A number of pundits who haven't done their homework keep insisting that Ventura might still run to block the Buchanan takeover. That's nonsense. Ventura excoriated Republican gubernatorial candidate Norm Coleman in 1998 for seeking the post only a year after being elected mayor of St. Paul; running this time would make Ventura look like a hypocrite and tarnish his iconoclastic image. Any of Ventura's designs on the White House focus on 2004.

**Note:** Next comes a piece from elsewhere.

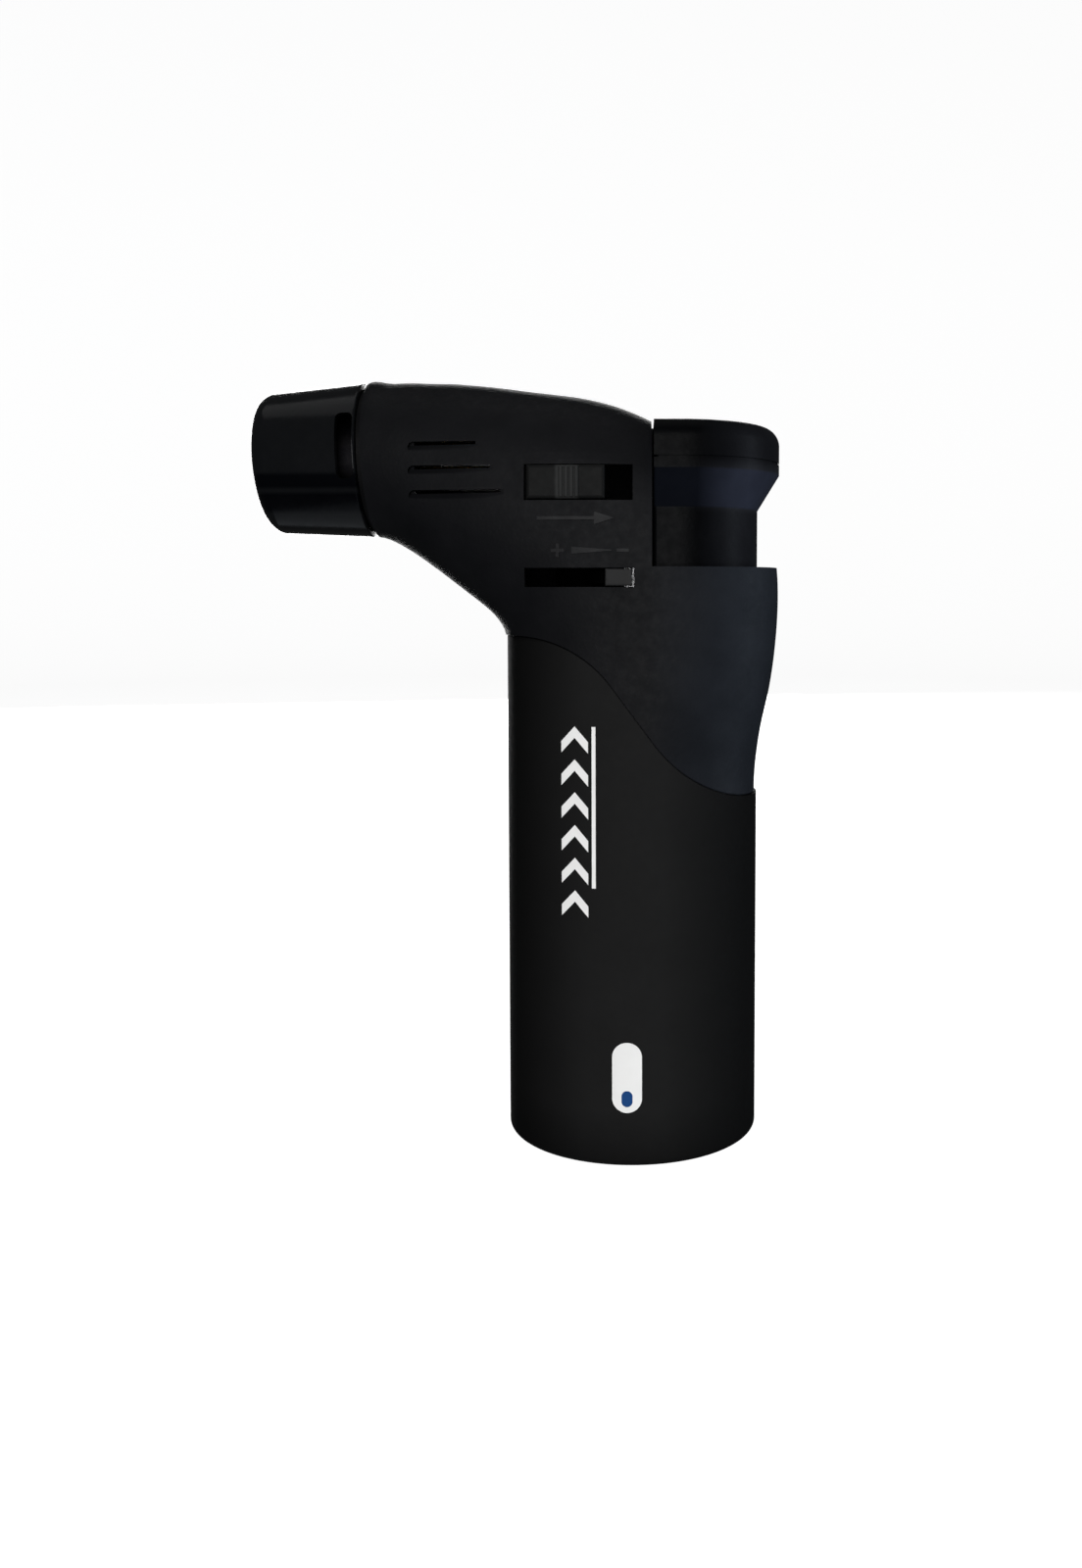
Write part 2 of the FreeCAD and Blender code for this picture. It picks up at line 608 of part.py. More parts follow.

Another media myth is that Ventura's forces "took over" the Reform Party when Jack Gargan, the candidate for party chair he backed, was elected at the July Reform convention in Dearborn. In fact, the party is basically an empty shell, composed of 50 state parties that are little more than letterheads with no base, apart from a handful of exceptions like Minnesota and New York. "That's true," incoming party chair Jack Gargan told us this week, adding that the party's rules mean "someone with either a lot of money or a big following could stuff the ballot process. We are not well-enough established. They could walk in and take us over, and [prior to January 1st] I can't do a darn thing about it."
Perot loyalists still control many of the state parties, and even the New York Times, in a front-page Friday story, has now confirmed what we reported in the Nation three weeks ago: Ross Perot and his Perotbots are supporting Buchanan. So is the close-knit network of activists paraded into the Reform Party by Lenora Fulani, ex-presidential candidate of the cultish racket formerly known as the New Alliance Party, and her puppeteer Fred Newman, the NAPers' manipulative guru. Add this support to the forthcoming inundation of the party by the Buchanan Brigades, and Buchanan's emergence as the nominee of the Reform Party seems unstoppable.